[Scripts that build objects]
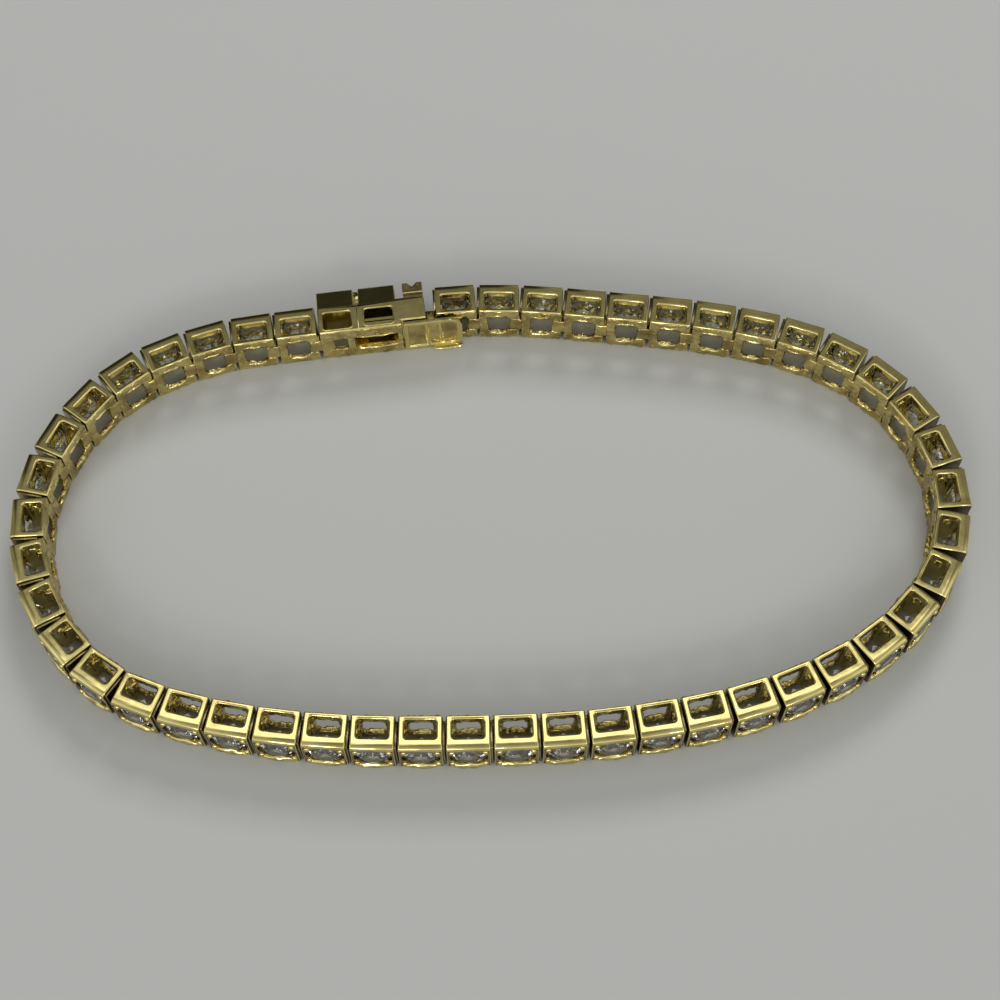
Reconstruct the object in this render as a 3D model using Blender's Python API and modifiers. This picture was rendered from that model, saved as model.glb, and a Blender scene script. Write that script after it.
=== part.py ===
"""Box-link tennis bracelet lying on its edge: forty-seven hinged links and a box clasp.

Metres, +Z up. The bracelet's width stands along Z, the wrist goes through along Z.
Every link is the same solid. Its own frame has the hinge axis of its start end at the
origin, +X towards the next link, +Y out of the loop (the stone side) and Z from the
resting face up. The clasp is drawn in the same kind of frame.
"""
import math

import bmesh
import bpy
from mathutils import Matrix, Vector

MM = 0.001

# Link body
LINK_LENGTH = 3.38 * MM
LINK_DEPTH = 2.80 * MM
BRACELET_WIDTH = 4.25 * MM
END_WALL = 0.46 * MM
BACK_WALL = 0.37 * MM
FRONT_RIM = 0.82 * MM
FACET_WIDTH = 0.75 * MM
FACET_DROP = 0.16 * MM
BACK_OPENING_LENGTH = 1.85 * MM
BACK_OPENING_WIDTH = 2.60 * MM

# Hinge between two links
PIN_INSET = 0.30 * MM
PIN_SETBACK = 0.50 * MM
PIN_RADIUS = 0.15 * MM
PIN_SIDES = 5
LINK_GAP = 0.22 * MM
EYE_RADIUS = 0.42 * MM
EYE_BORE_RADIUS = 0.28 * MM
EYE_WIDTH = 1.60 * MM
OCTAGON_CORNER = 2 - math.sqrt(2)
HINGE_CLEARANCE = 0.10 * MM
FUSE = 0.05 * MM
MERGE_DISTANCE = 0.001 * MM
FLAT_ANGLE = math.radians(0.1)
SHARP_ANGLE = math.radians(30.0)
OVERCUT = 2.00 * MM

# Round stone and its four beads
STONE_DIAMETER = 2.90 * MM
STONE_SIDES = 10
TABLE_SHARE = 0.56
CROWN_ANGLE = math.radians(34.0)
PAVILION_ANGLE = math.radians(41.0)
GIRDLE_THICKNESS = 0.10 * MM
GIRDLE_DEPTH = 0.42 * MM
SEAT_CLEARANCE = 0.04 * MM
SEAT_DEPTH = 0.30 * MM
BEAD_RADIUS = 0.32 * MM
BEAD_RISE = 0.24 * MM
BEAD_SIDES = 4
BEAD_GAP = 0.03 * MM

# Clasp box: two stone-set sections, then a bare one that the tongue enters
CLASP_OFFSET = 0.67 * MM
SECTION_LENGTH = 3.15 * MM
SECTION_GAP = 0.36 * MM
SECTION_GAP_DEPTH = 1.85 * MM
SECTION_DEPTH = 4.25 * MM
SECTION_FACET_WIDTH = 1.80 * MM
SECTION_FACET_DROP = 0.38 * MM
BARE_LENGTH = 2.35 * MM
BARE_DEPTH = 2.70 * MM
BOX_WALL = 0.38 * MM
BOX_FLOOR = 0.50 * MM
CAVITY_DEPTH = 1.58 * MM
CLASP_WINDOW_LENGTH = 2.35 * MM
PEEP_LENGTH = 1.20 * MM
PEEP_WIDTH = 1.80 * MM
PEEP_START = 1.10 * MM
PEEP_BRIDGE = 0.56 * MM
SLOT_WIDTH = 1.70 * MM

# Clasp tongue: back plate, folded spring, thumb tab and the lugs of the last hinge
PLATE_LENGTH = 4.90 * MM
PLATE_OVERHANG = 2.95 * MM
PLATE_THICKNESS = 0.35 * MM
PLATE_MARGIN = 0.10 * MM
PLATE_CORNER = 1.10 * MM
PLATE_CORNER_STEPS = 4
LEAF_THICKNESS = 0.25 * MM
LEAF_LENGTH = 5.90 * MM
LEAF_SPACING = 0.62 * MM
ROOT_THICKNESS = 0.50 * MM
TAB_LENGTH = 1.70 * MM
TAB_WIDTH = 1.60 * MM
TAB_REACH = 1.75 * MM
NOTCH_DEPTH = 0.40 * MM
SLIDE_CLEARANCE = 0.12 * MM
LUG_THICKNESS = 0.50 * MM
LUG_LENGTH = 0.70 * MM
LAST_PIN_GAP = 0.35 * MM

# The loop, in millimetres from its middle, clockwise seen from above. The route starts
# at the hinge behind the clasp and ends at the hinge before it.
LINK_COUNT = 47
ROUTE_MM = [
    (-4.8, 17.8), (2.3, 17.9), (9.4, 17.1), (18.4, 15.8), (25.4, 13.9), (30.1, 11.3),
    (33.7, 7.4), (35.7, 2.4), (35.6, -2.9), (33.4, -7.7), (28.1, -12.5), (19.7, -16.1),
    (9.2, -17.9), (-1.6, -18.3), (-12.5, -17.9), (-21.3, -16.5), (-28.0, -14.2),
    (-32.2, -10.8), (-35.0, -6.0), (-36.0, -0.6), (-35.1, 4.5), (-32.5, 9.0),
    (-28.6, 12.5), (-21.9, 15.1), (-14.6, 16.1),
]
STEPS_PER_SPAN = 60

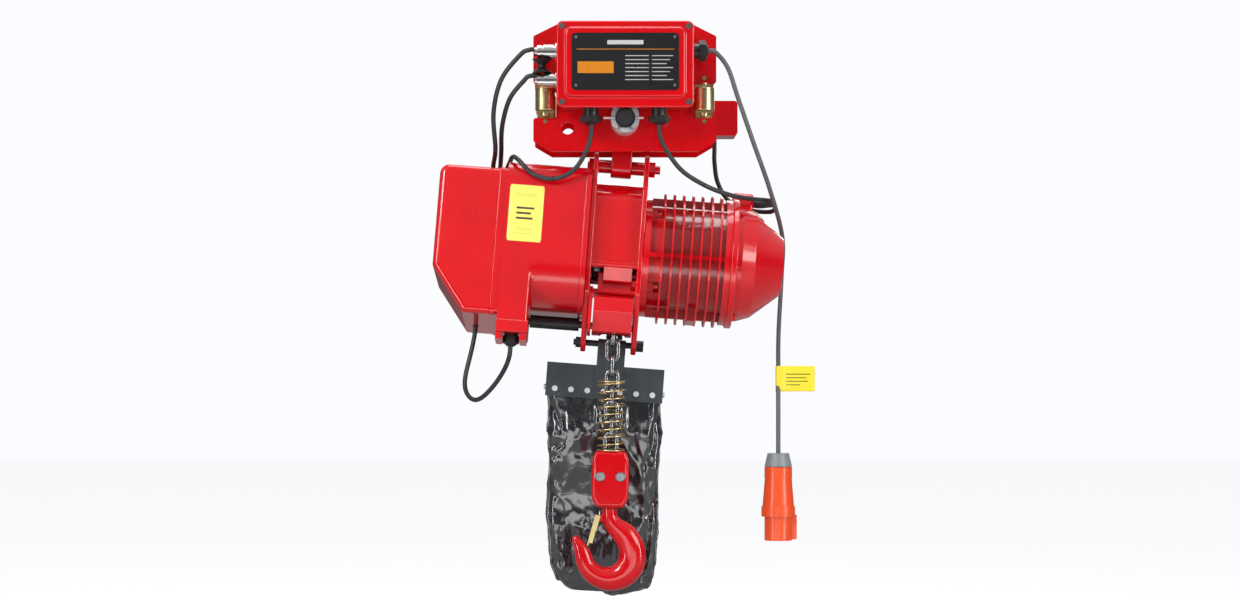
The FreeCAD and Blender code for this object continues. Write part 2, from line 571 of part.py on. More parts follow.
# ---- frame plates
FRAME = [(-25, -58), (25, -58), (60, -100), (128, -118), (152, -150), (152, -330), (112, -372),
         (66, -436), (39.6, -446), (16, -436), (-30, -392), (-66, -345), (-72, -300),
         (-72, -132), (-50, -104)]
FRAME_RADII = [18, 18, 20, 20, 20, 20, 20, 12, 16, 12, 20, 20, 20, 20, 14]
for name, x0, x1, bearing_r, bolts in (
        ("left_frame_plate", -FRAME_OUT, -FRAME_IN, 47.05, []),
        ("right_frame_plate", FRAME_IN, FRAME_OUT, 36.05, FLANGE_BOLTS)):
    holes = [(0, PIN_Z, 8.1), (*CROSS_BOLT, 6.1), (*MAIN, bearing_r), (*LIMIT, 7.06)]
    holes += [(*bolt, 6.1) for bolt in bolts]
    plate = slab_x(FRAME, FRAME_RADII, x0, x1)
    plate = plate.cut([cyl_x(x0 - 1, x1 + 1, *hole) for hole in holes])
    plate = soften(plate, 2.5, lambda e: (at_x(e, x0) or at_x(e, x1))
                   and not is_circle(e) and e.Length > 12)
    save(name, plate, HOIST)

# ---- suspension pin with its nuts, and the motor flange bolts
pins = [join([cyl_x(-FRAME_IN + 0.1, FRAME_IN - 0.1, 0, PIN_Z, 13.0),
              cyl_x(-FRAME_OUT - 12, FRAME_OUT + 22, 0, PIN_Z, 8.0),
              hex_x(FRAME_OUT + 0.1, FRAME_OUT + 12.1, 0, PIN_Z, 26),
              hex_x(-FRAME_OUT - 9, -FRAME_OUT - 0.1, 0, PIN_Z, 26)])]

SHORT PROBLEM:
Extract the complete data, matching each line exactly.

THE COMPLETED TASK:
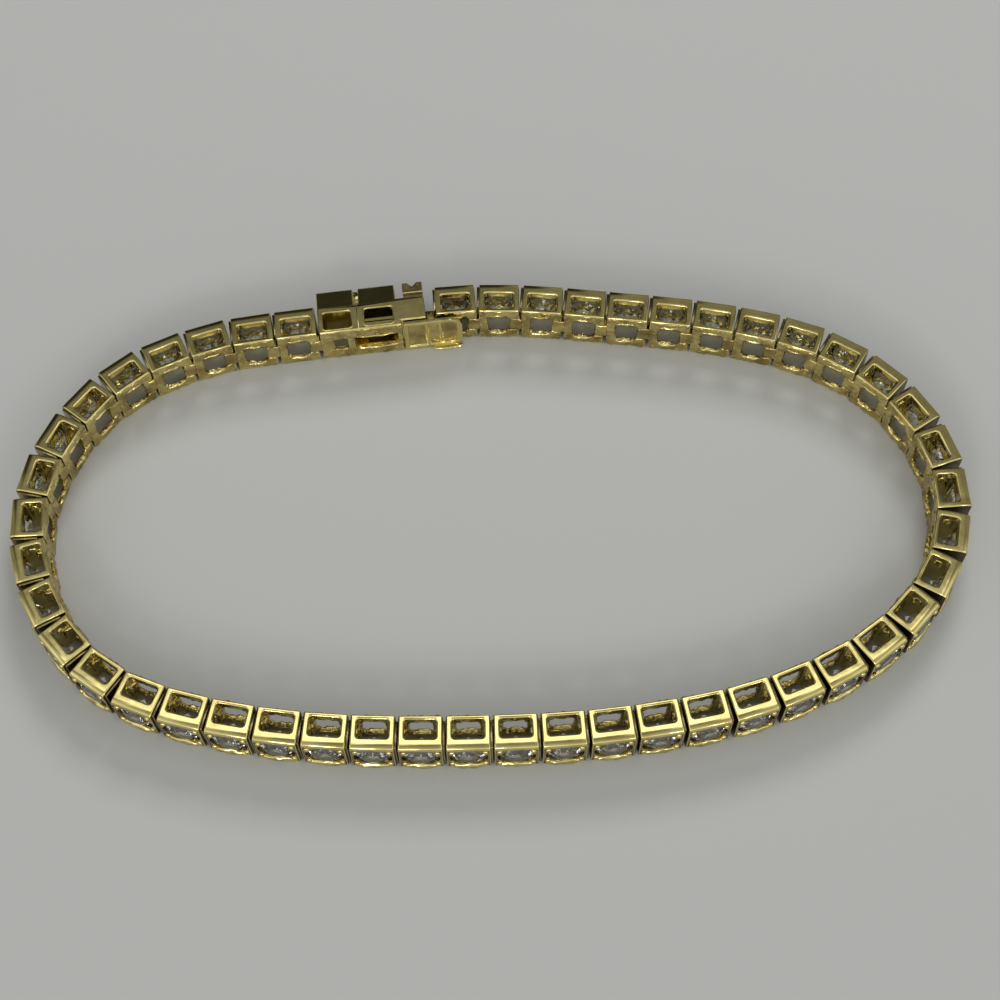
Reconstruct the object in this render as a 3D model using Blender's Python API and modifiers. This picture was rendered from that model, saved as model.glb, and a Blender scene script. Write that script after it.
=== part.py ===
"""Box-link tennis bracelet lying on its edge: forty-seven hinged links and a box clasp.

Metres, +Z up. The bracelet's width stands along Z, the wrist goes through along Z.
Every link is the same solid. Its own frame has the hinge axis of its start end at the
origin, +X towards the next link, +Y out of the loop (the stone side) and Z from the
resting face up. The clasp is drawn in the same kind of frame.
"""
import math

import bmesh
import bpy
from mathutils import Matrix, Vector

MM = 0.001

# Link body
LINK_LENGTH = 3.38 * MM
LINK_DEPTH = 2.80 * MM
BRACELET_WIDTH = 4.25 * MM
END_WALL = 0.46 * MM
BACK_WALL = 0.37 * MM
FRONT_RIM = 0.82 * MM
FACET_WIDTH = 0.75 * MM
FACET_DROP = 0.16 * MM
BACK_OPENING_LENGTH = 1.85 * MM
BACK_OPENING_WIDTH = 2.60 * MM

# Hinge between two links
PIN_INSET = 0.30 * MM
PIN_SETBACK = 0.50 * MM
PIN_RADIUS = 0.15 * MM
PIN_SIDES = 5
LINK_GAP = 0.22 * MM
EYE_RADIUS = 0.42 * MM
EYE_BORE_RADIUS = 0.28 * MM
EYE_WIDTH = 1.60 * MM
OCTAGON_CORNER = 2 - math.sqrt(2)
HINGE_CLEARANCE = 0.10 * MM
FUSE = 0.05 * MM
MERGE_DISTANCE = 0.001 * MM
FLAT_ANGLE = math.radians(0.1)
SHARP_ANGLE = math.radians(30.0)
OVERCUT = 2.00 * MM

# Round stone and its four beads
STONE_DIAMETER = 2.90 * MM
STONE_SIDES = 10
TABLE_SHARE = 0.56
CROWN_ANGLE = math.radians(34.0)
PAVILION_ANGLE = math.radians(41.0)
GIRDLE_THICKNESS = 0.10 * MM
GIRDLE_DEPTH = 0.42 * MM
SEAT_CLEARANCE = 0.04 * MM
SEAT_DEPTH = 0.30 * MM
BEAD_RADIUS = 0.32 * MM
BEAD_RISE = 0.24 * MM
BEAD_SIDES = 4
BEAD_GAP = 0.03 * MM

# Clasp box: two stone-set sections, then a bare one that the tongue enters
CLASP_OFFSET = 0.67 * MM
SECTION_LENGTH = 3.15 * MM
SECTION_GAP = 0.36 * MM
SECTION_GAP_DEPTH = 1.85 * MM
SECTION_DEPTH = 4.25 * MM
SECTION_FACET_WIDTH = 1.80 * MM
SECTION_FACET_DROP = 0.38 * MM
BARE_LENGTH = 2.35 * MM
BARE_DEPTH = 2.70 * MM
BOX_WALL = 0.38 * MM
BOX_FLOOR = 0.50 * MM
CAVITY_DEPTH = 1.58 * MM
CLASP_WINDOW_LENGTH = 2.35 * MM
PEEP_LENGTH = 1.20 * MM
PEEP_WIDTH = 1.80 * MM
PEEP_START = 1.10 * MM
PEEP_BRIDGE = 0.56 * MM
SLOT_WIDTH = 1.70 * MM

# Clasp tongue: back plate, folded spring, thumb tab and the lugs of the last hinge
PLATE_LENGTH = 4.90 * MM
PLATE_OVERHANG = 2.95 * MM
PLATE_THICKNESS = 0.35 * MM
PLATE_MARGIN = 0.10 * MM
PLATE_CORNER = 1.10 * MM
PLATE_CORNER_STEPS = 4
LEAF_THICKNESS = 0.25 * MM
LEAF_LENGTH = 5.90 * MM
LEAF_SPACING = 0.62 * MM
ROOT_THICKNESS = 0.50 * MM
TAB_LENGTH = 1.70 * MM
TAB_WIDTH = 1.60 * MM
TAB_REACH = 1.75 * MM
NOTCH_DEPTH = 0.40 * MM
SLIDE_CLEARANCE = 0.12 * MM
LUG_THICKNESS = 0.50 * MM
LUG_LENGTH = 0.70 * MM
LAST_PIN_GAP = 0.35 * MM

# The loop, in millimetres from its middle, clockwise seen from above. The route starts
# at the hinge behind the clasp and ends at the hinge before it.
LINK_COUNT = 47
ROUTE_MM = [
    (-4.8, 17.8), (2.3, 17.9), (9.4, 17.1), (18.4, 15.8), (25.4, 13.9), (30.1, 11.3),
    (33.7, 7.4), (35.7, 2.4), (35.6, -2.9), (33.4, -7.7), (28.1, -12.5), (19.7, -16.1),
    (9.2, -17.9), (-1.6, -18.3), (-12.5, -17.9), (-21.3, -16.5), (-28.0, -14.2),
    (-32.2, -10.8), (-35.0, -6.0), (-36.0, -0.6), (-35.1, 4.5), (-32.5, 9.0),
    (-28.6, 12.5), (-21.9, 15.1), (-14.6, 16.1),
]
STEPS_PER_SPAN = 60

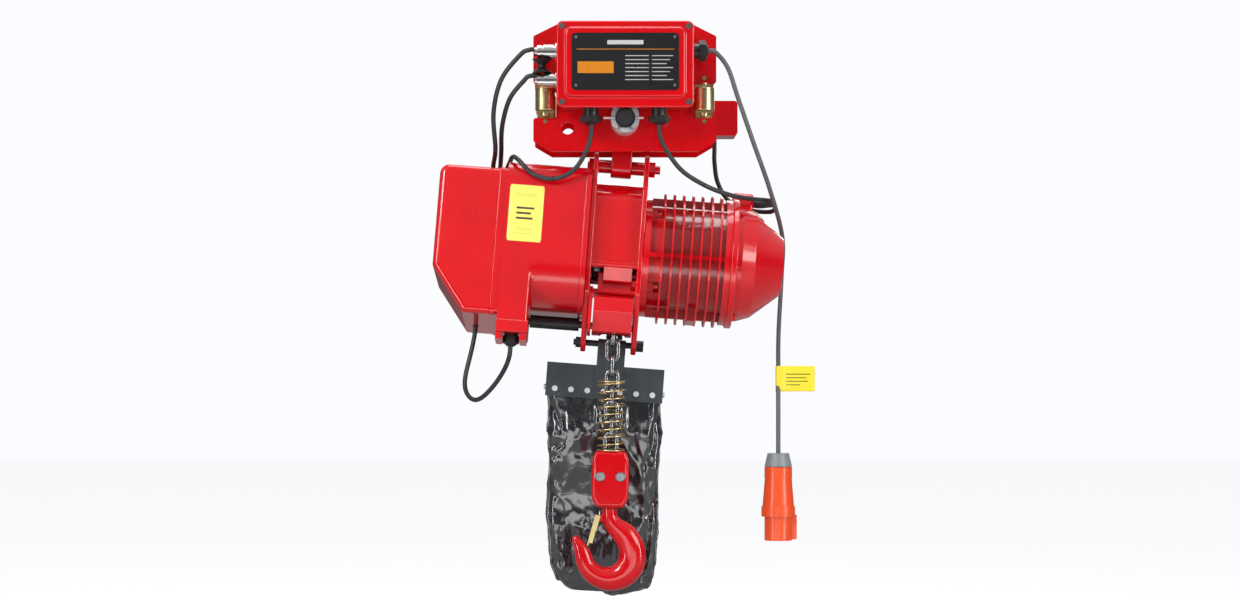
The FreeCAD and Blender code for this object continues. Write part 2, from line 571 of part.py on. More parts follow.
# ---- frame plates
FRAME = [(-25, -58), (25, -58), (60, -100), (128, -118), (152, -150), (152, -330), (112, -372),
         (66, -436), (39.6, -446), (16, -436), (-30, -392), (-66, -345), (-72, -300),
         (-72, -132), (-50, -104)]
FRAME_RADII = [18, 18, 20, 20, 20, 20, 20, 12, 16, 12, 20, 20, 20, 20, 14]
for name, x0, x1, bearing_r, bolts in (
        ("left_frame_plate", -FRAME_OUT, -FRAME_IN, 47.05, []),
        ("right_frame_plate", FRAME_IN, FRAME_OUT, 36.05, FLANGE_BOLTS)):
    holes = [(0, PIN_Z, 8.1), (*CROSS_BOLT, 6.1), (*MAIN, bearing_r), (*LIMIT, 7.06)]
    holes += [(*bolt, 6.1) for bolt in bolts]
    plate = slab_x(FRAME, FRAME_RADII, x0, x1)
    plate = plate.cut([cyl_x(x0 - 1, x1 + 1, *hole) for hole in holes])
    plate = soften(plate, 2.5, lambda e: (at_x(e, x0) or at_x(e, x1))
                   and not is_circle(e) and e.Length > 12)
    save(name, plate, HOIST)

# ---- suspension pin with its nuts, and the motor flange bolts
pins = [join([cyl_x(-FRAME_IN + 0.1, FRAME_IN - 0.1, 0, PIN_Z, 13.0),
              cyl_x(-FRAME_OUT - 12, FRAME_OUT + 22, 0, PIN_Z, 8.0),
              hex_x(FRAME_OUT + 0.1, FRAME_OUT + 12.1, 0, PIN_Z, 26),
              hex_x(-FRAME_OUT - 9, -FRAME_OUT - 0.1, 0, PIN_Z, 26)])]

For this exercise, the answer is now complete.